If some guy called Phil comes by asking about the craigslist ad, I don't know anything about it.

 

by Injokester
7-28-05
Good news Chen! My experiments in genetic engineering have successfully yielded a half-man half-cow creature.
Why on earth did you do that?
I thought the benefits would be obvious.
Oh yeah. Combining the brain of man with bovine strength and endurance coupled with the ability to sustain itself on grass. That is a good idea.
I was thinking six breasts, but sure why not?

 

by Injokester
7-28-05
why...did you...kick me...
in the...balls?
Two for flinching Chen. You've got one more coming!

 

by Injokester
7-28-05
What up Chen?
I'm going to the doctors, I think I have the clap.
It's probably just the Amazonian Candirú fish I've been breeding in your toilet.
What! Why did you put them in MY toilet.
Be realistic Chen, I couldn't have them swimming up my pee. Wait, you didn't flush did you?

 

by Injokester
7-28-05
Good news Gene, in order to understand your culture I have decided to become a Viking!
I really don't think that's necessary for you to understand Swedish culture.
Nonsense Gene! I spent the afternoon burning your village and raping your women!
My women?
Your couch Gene, I raped your couch.

 

by Injokester
7-28-05
Good news Chen, I filmed my audition to appear on the show "Myth Busters".
Oh, what did you do.
I proved that alligators can't live in the sewers because you can't flush a full grown alligator down the toilet.
Isn't that baby alligators?
Either way, stay out of the bathroom.

 

by Injokester
7-29-05
You don't look too happy Chen.
I'm not. Not at all. I have dog poo all over my new shoes.
You should watch where you walk.
I didn't walk in it. You know that perfectly well.
I did yell "Fore" Chen.

 

by Injokester
7-29-05
Chen! Hey, your head's bleeding.
Yes, you just threw a rock at me.
Well, I saw you doing your paper route.
So you threw a rock at my head?!?
Rock beats paper Chen.

 

by Injokester
7-30-05
Is that?

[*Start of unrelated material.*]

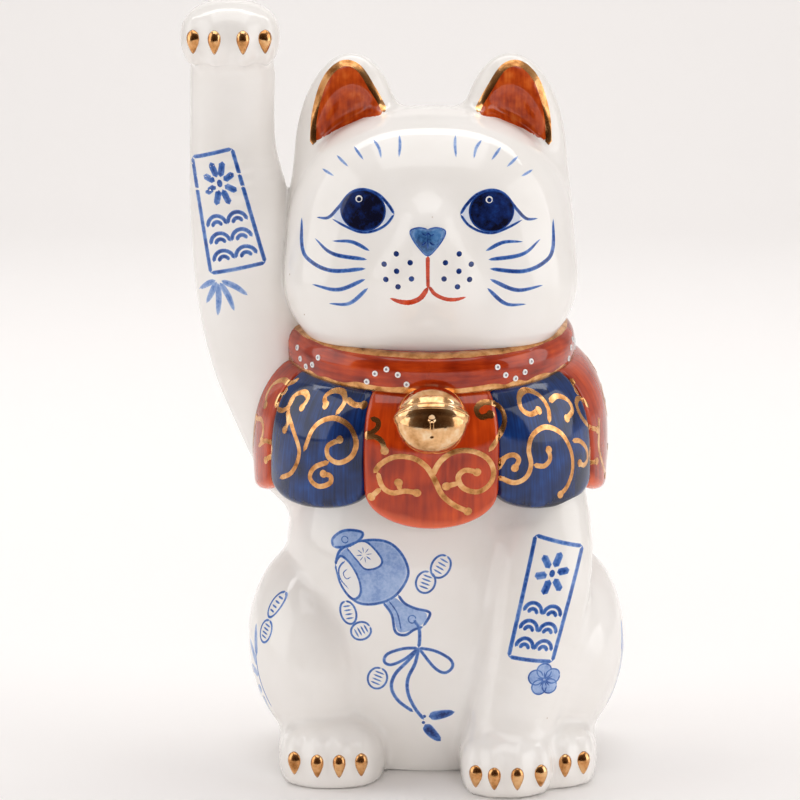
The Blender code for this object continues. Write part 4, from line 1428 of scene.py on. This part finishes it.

It IS! It's a crate washed up on the shore! I hope it has food! Or entertainment! Anything to relieve the monotony!
It's...
Dried coconut...

 

by Injokester
7-30-05
Hey Chen, why did the chicken cross the road?
I don't know. Why did the chicken cross the road?
He didn't Chen, he was too busy being augured on your bed.
What?
You might want to put plastic down the next time I'm going to do that.

 

by Injokester
7-30-05
Hey Ted. How's work been treating you?
Not bad. We've been working on new ways to lock people into phone contracts to get them to pay for services they won't even use.
How can you do that? Don't you have a soul?
No. Last year they gave us a choice for our annual bonus - stock options or we could have our souls back.
I took the stock options.

 

by Injokester
7-31-05
Hey Chen, what's happening.
Interest in my art seems to be dwindling. I think it's too abstract for the modern art community.
I created some abstract art today.
Oh, what did you do?
Let's just say it's on your bedroom floor, and since I don't want to clean it up, I'm calling it "art".